* Start *
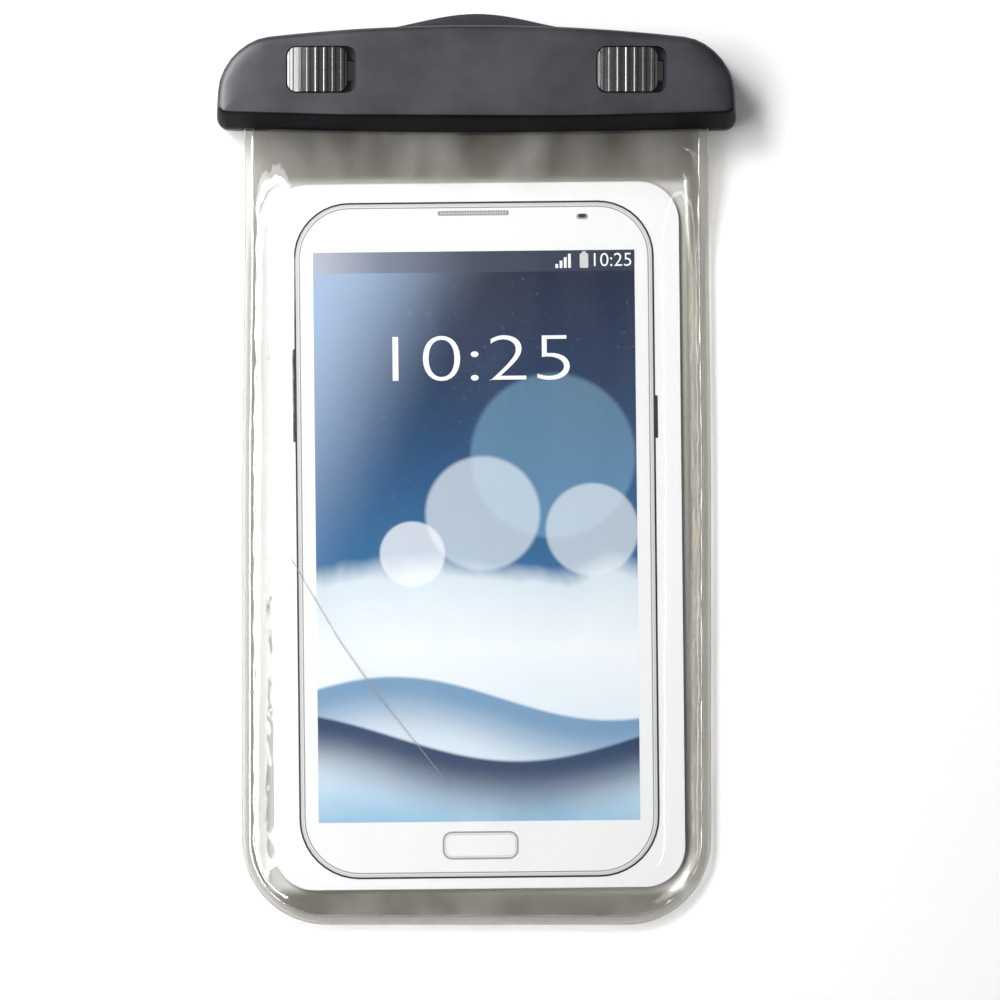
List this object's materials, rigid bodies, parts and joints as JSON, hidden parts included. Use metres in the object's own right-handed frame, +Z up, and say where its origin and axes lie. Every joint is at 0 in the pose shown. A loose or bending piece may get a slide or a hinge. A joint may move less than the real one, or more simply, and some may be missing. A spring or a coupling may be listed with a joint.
{
  "type": "waterproof phone pouch",
  "caption": "Clear film pouch for a phone, closed by a hinged plastic clip bar with two ribbed sliding latches, with a printed insert card inside.",
  "frame": {"origin": "on the surface it lies on, under the middle of its overall box", "axes": "+X to the right across the pouch, +Y from the closed end to the clip, +Z up through the front"},
  "size_m": [0.1158, 0.2038, 0.0151],
  "materials": {
    "clip_plastic": "fine matte moulded charcoal plastic",
    "latch_plastic": "satin moulded charcoal plastic",
    "clear_film": "clear glossy flexible film",
    "seal_rubber": "soft pale sealing strip",
    "card_paper": "printed coated card",
    "pin_steel": "drawn steel wire"
  },
  "bodies": {
    "pouch": {"back_jaw": "clip_plastic", "back_film": "clear_film", "front_film": "clear_film", "insert_card": "card_paper", "back_seal": "seal_rubber", "hinge_pin": "pin_steel"},
    "clip_front": {"front_jaw": "clip_plastic", "front_seal": "seal_rubber"},
    "left_latch": {"latch_left": "latch_plastic", "lock_plate_left": "latch_plastic"},
    "right_latch": {"latch_right": "latch_plastic", "lock_plate_right": "latch_plastic"}
  },
  "joints": [
    {"name": "clip_hinge", "type": "hinge", "parent": "pouch", "child": "clip_front", "pos_m": [0, 0.09625, 0.006], "axis": [-1, 0, 0], "range_deg": [0, 90]},
    {"name": "left_latch_slide", "type": "slide", "parent": "clip_front", "child": "left_latch", "axis": [1, 0, 0], "range_m": [0, 0.0018]},
    {"name": "right_latch_slide", "type": "slide", "parent": "clip_front", "child": "right_latch", "axis": [1, 0, 0], "range_m": [0, 0.0018]}
  ]
}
* End *
**Stated goal:**
Repeat the listing above without any change.

**Result of this exercise:**
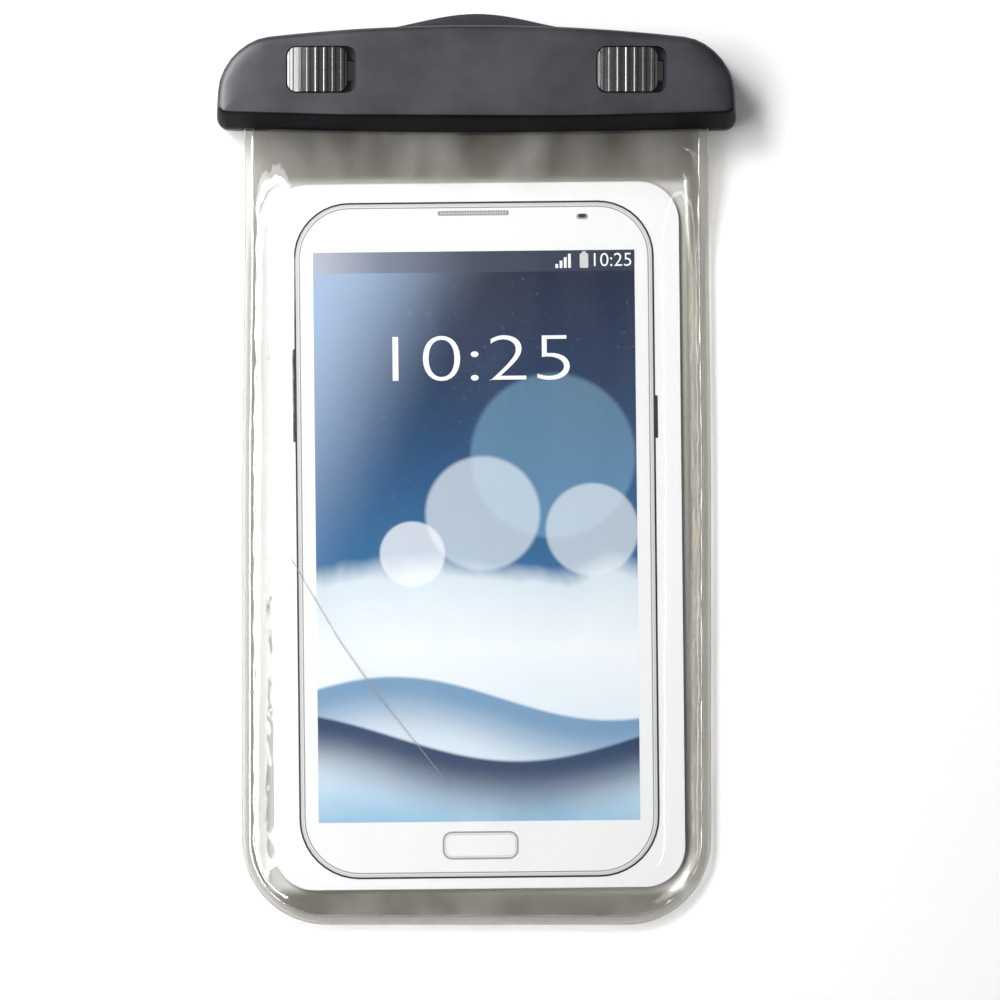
List this object's materials, rigid bodies, parts and joints as JSON, hidden parts included. Use metres in the object's own right-handed frame, +Z up, and say where its origin and axes lie. Every joint is at 0 in the pose shown. A loose or bending piece may get a slide or a hinge. A joint may move less than the real one, or more simply, and some may be missing. A spring or a coupling may be listed with a joint.
{
  "type": "waterproof phone pouch",
  "caption": "Clear film pouch for a phone, closed by a hinged plastic clip bar with two ribbed sliding latches, with a printed insert card inside.",
  "frame": {"origin": "on the surface it lies on, under the middle of its overall box", "axes": "+X to the right across the pouch, +Y from the closed end to the clip, +Z up through the front"},
  "size_m": [0.1158, 0.2038, 0.0151],
  "materials": {
    "clip_plastic": "fine matte moulded charcoal plastic",
    "latch_plastic": "satin moulded charcoal plastic",
    "clear_film": "clear glossy flexible film",
    "seal_rubber": "soft pale sealing strip",
    "card_paper": "printed coated card",
    "pin_steel": "drawn steel wire"
  },
  "bodies": {
    "pouch": {"back_jaw": "clip_plastic", "back_film": "clear_film", "front_film": "clear_film", "insert_card": "card_paper", "back_seal": "seal_rubber", "hinge_pin": "pin_steel"},
    "clip_front": {"front_jaw": "clip_plastic", "front_seal": "seal_rubber"},
    "left_latch": {"latch_left": "latch_plastic", "lock_plate_left": "latch_plastic"},
    "right_latch": {"latch_right": "latch_plastic", "lock_plate_right": "latch_plastic"}
  },
  "joints": [
    {"name": "clip_hinge", "type": "hinge", "parent": "pouch", "child": "clip_front", "pos_m": [0, 0.09625, 0.006], "axis": [-1, 0, 0], "range_deg": [0, 90]},
    {"name": "left_latch_slide", "type": "slide", "parent": "clip_front", "child": "left_latch", "axis": [1, 0, 0], "range_m": [0, 0.0018]},
    {"name": "right_latch_slide", "type": "slide", "parent": "clip_front", "child": "right_latch", "axis": [1, 0, 0], "range_m": [0, 0.0018]}
  ]
}